*Data entries*:
————
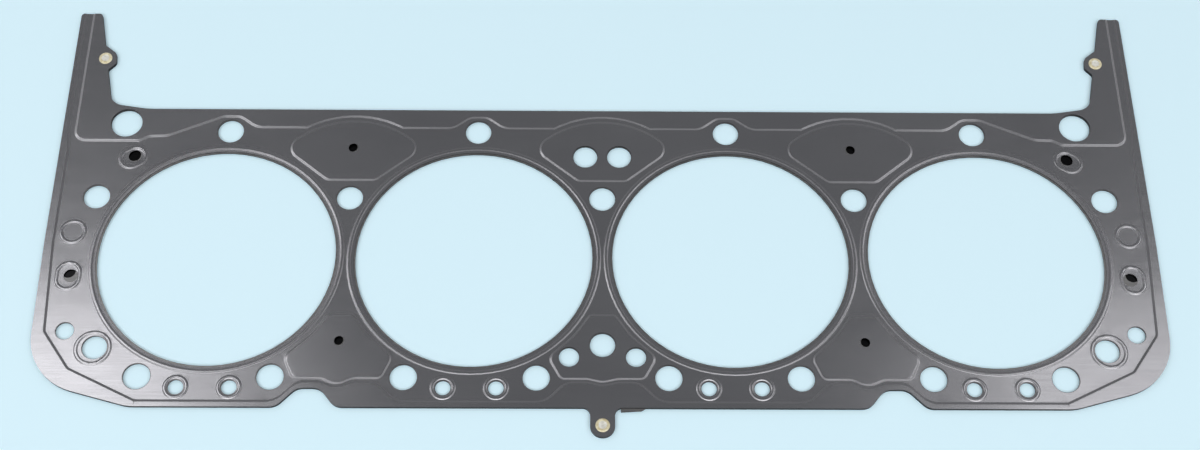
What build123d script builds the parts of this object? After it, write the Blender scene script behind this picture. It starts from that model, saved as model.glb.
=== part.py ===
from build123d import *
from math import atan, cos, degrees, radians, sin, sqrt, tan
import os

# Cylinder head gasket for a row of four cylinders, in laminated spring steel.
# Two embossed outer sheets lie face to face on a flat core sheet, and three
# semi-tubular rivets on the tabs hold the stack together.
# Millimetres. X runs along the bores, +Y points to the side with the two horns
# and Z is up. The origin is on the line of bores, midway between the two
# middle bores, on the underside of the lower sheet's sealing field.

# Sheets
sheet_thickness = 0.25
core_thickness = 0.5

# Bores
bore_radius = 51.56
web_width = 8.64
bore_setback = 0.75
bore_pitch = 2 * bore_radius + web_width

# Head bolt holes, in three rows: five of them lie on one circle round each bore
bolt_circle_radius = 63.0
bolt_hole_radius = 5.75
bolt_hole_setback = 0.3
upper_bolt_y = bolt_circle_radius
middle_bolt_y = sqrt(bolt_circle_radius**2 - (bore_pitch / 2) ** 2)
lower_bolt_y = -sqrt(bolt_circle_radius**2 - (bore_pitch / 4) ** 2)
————
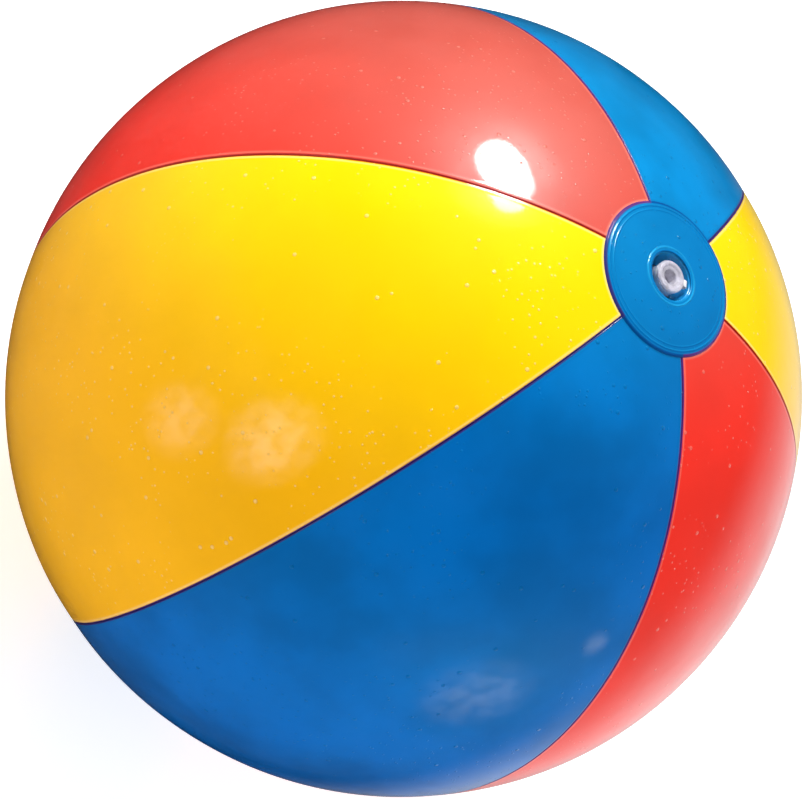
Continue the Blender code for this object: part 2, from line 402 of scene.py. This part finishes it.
————
*The task*:
From the records above, repeat exactly the lines from the one with "What build123d script" through the one with "core_thickness = 0.5", both included.

*Complete answer*:
What build123d script builds the parts of this object? After it, write the Blender scene script behind this picture. It starts from that model, saved as model.glb.
=== part.py ===
from build123d import *
from math import atan, cos, degrees, radians, sin, sqrt, tan
import os

# Cylinder head gasket for a row of four cylinders, in laminated spring steel.
# Two embossed outer sheets lie face to face on a flat core sheet, and three
# semi-tubular rivets on the tabs hold the stack together.
# Millimetres. X runs along the bores, +Y points to the side with the two horns
# and Z is up. The origin is on the line of bores, midway between the two
# middle bores, on the underside of the lower sheet's sealing field.

# Sheets
sheet_thickness = 0.25
core_thickness = 0.5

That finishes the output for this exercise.